Mas, a proclamação do evangelho de Paulo, e o Novo Testamento como um todo, é a
“Revelação do mistério” que estivera oculto em tempos anteriores. Paulo explica
que o advento de Cristo não era conhecido dos homens, mas o tempo de sua
revelação chegou por meio da manifestação de Cristo e pregação apostólica.
Paulo compreende a
história à luz de Cristo de forma que sua escatologia é cristológica, pois está
diretamente relacionada com os eventos históricos-redentor acontecidos em
Cristo. Esses eventos são a base da pregação de Paulo, determinados pela morte
e ressurreição de Jesus. O Reino de Deus chegou com poder e o mundo presente
perdeu sua força diante da chegada do tempo escatológico. Um novo mundo está
presente sobrepondo o velho mundo com seus pecados. Aqueles que creem recebem a
aplicação da obra expiatória de Cristo se beneficiando do tempo da salvação.

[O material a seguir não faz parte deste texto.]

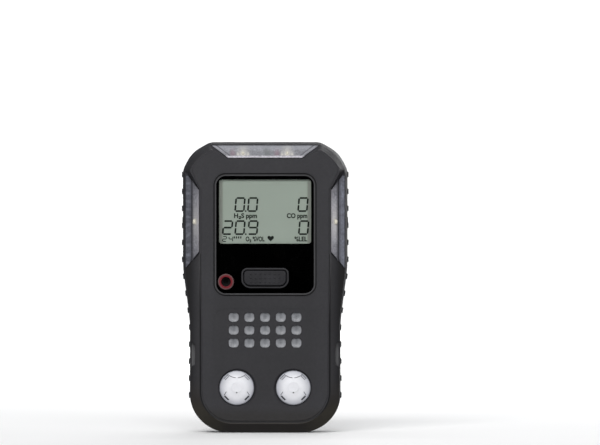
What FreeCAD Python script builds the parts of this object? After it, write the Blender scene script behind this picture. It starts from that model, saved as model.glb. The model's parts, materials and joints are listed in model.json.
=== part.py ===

Esses desfrutam de uma plena união com Cristo, uma realidade permanente que
molda todos os aspectos da vida. Por meio dessa união com Cristo o pecado é
vencido, pois o velho homem foi crucificado perdendo seu controle sobre aqueles
que estão em Cristo. A carne já não tem domínio, pois a nova criação foi
inaugurada proveniente do Espírito. Toda essa realidade foi inaugurada pela
pessoa de Cristo, o filho de Deus pré-existente que na plenitude dos tempos foi
revelado. Ele é o primogênito de todas as coisas, ou seja, o Senhor absoluto de
todo o cosmo criado, também o inaugurador da nova criação. Por meio do Espírito,
penhor que sela que garante ao crente a redenção final, Cristo, exaltado à
destra de Deus, mantém comunhão com a igreja. Mas, o advento do Espírito, parte
do projeto redentor, somente pode ser compreendido à luz de Cristo de forma que
sem os eventos históricos-redentor manifestos na pessoa de Cristo a promessa do
Espírito não poderia ser cumprida. Pelo Espírito a igreja mantem sua
expectativa futura até que a revelação do mistério de Deus seja completada
quando Cristo for manifesto em glória.